Je peux continuer à égrener les conséquences de la fureur présidentielle, mais les cas cités témoignent assez de l’ampleur du drame burundais actuel.

Le devoir moral d’ingérence

Nous connaissons tous le temps de réaction de la communauté internationale qui est habituellement long. Et pour cause. Toute décision découle des conciliabules lents et obligatoires, de telle manière que les solutions préconisées arrivent souvent trop tard.

Or, dans le cas actuel du Burundi et compte tenu de l’obstination de Nkurunziza d’arracher son nouveau mandat quel qu’en soit le prix, y compris un éventuel génocide, la communauté internationale doit forcer l’allure et trouver rapidement des mécanismes d’intervention. A ce stade, l’attitude jusqu’ici exemplaire de la Belgique devrait inspirer les autres pays dans le monde.

Le danger est d’autant plus imminent que le président burundais serait convaincu qu’en dirigeant une 3e fois son pays, il ne ferait qu’accomplir la volonté divine. Nous connaissons la détermination inflexible de ceux qui croient agir sous le dictat de la volonté de leur dieu, et qui provoquent des exodes de populations désespérées, en partie vers l’Europe. Il faut absolument l’empêcher d’instaurer au Burundi "une démocratie de droit divin".

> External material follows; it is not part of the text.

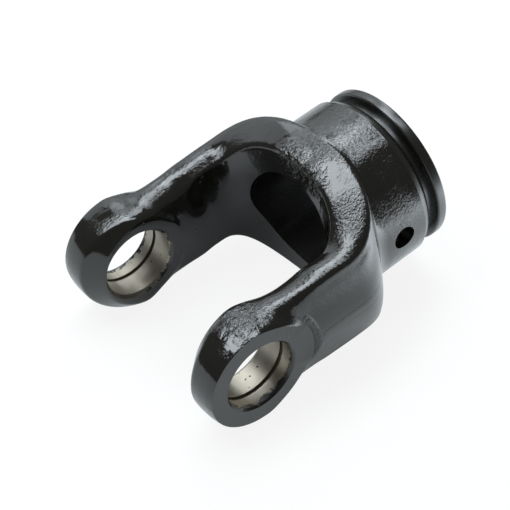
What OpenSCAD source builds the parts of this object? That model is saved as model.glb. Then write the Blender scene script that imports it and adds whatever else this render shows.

Dans ces conditions, il n’y a pas de temps à perdre. Il faut que tous les pays démocratiques partenaires du Burundi prennent des décisions immédiates : dénoncer plus qu’à l’accoutumée le 3e mandat de Nkurunziza; annoncer sans fard que les résultats des élections organisées sans les partis d’opposition, ainsi que le gouvernement qui en sera issu, ne seront pas reconnus par eux; suspendre dès maintenant la coopération avec le Burundi; bloquer immédiatement les avoirs des personnes reconnues coupables de violences et leur priver de visas de voyages; convaincre le Conseil de sécurité des Nations unies pour l’envoi rapide au Burundi d’une force d’intervention afin de prévenir la naissance, par désespoir, des rébellions généralisées, avec le risque d’une déstabilisation régionale.

Cette force d’intervention pourra en plus prévenir un génocide, rendu probable par les tentatives irresponsables du pouvoir actuel de réveiller les démons de l’ethnisme, pour le moment en sommeil.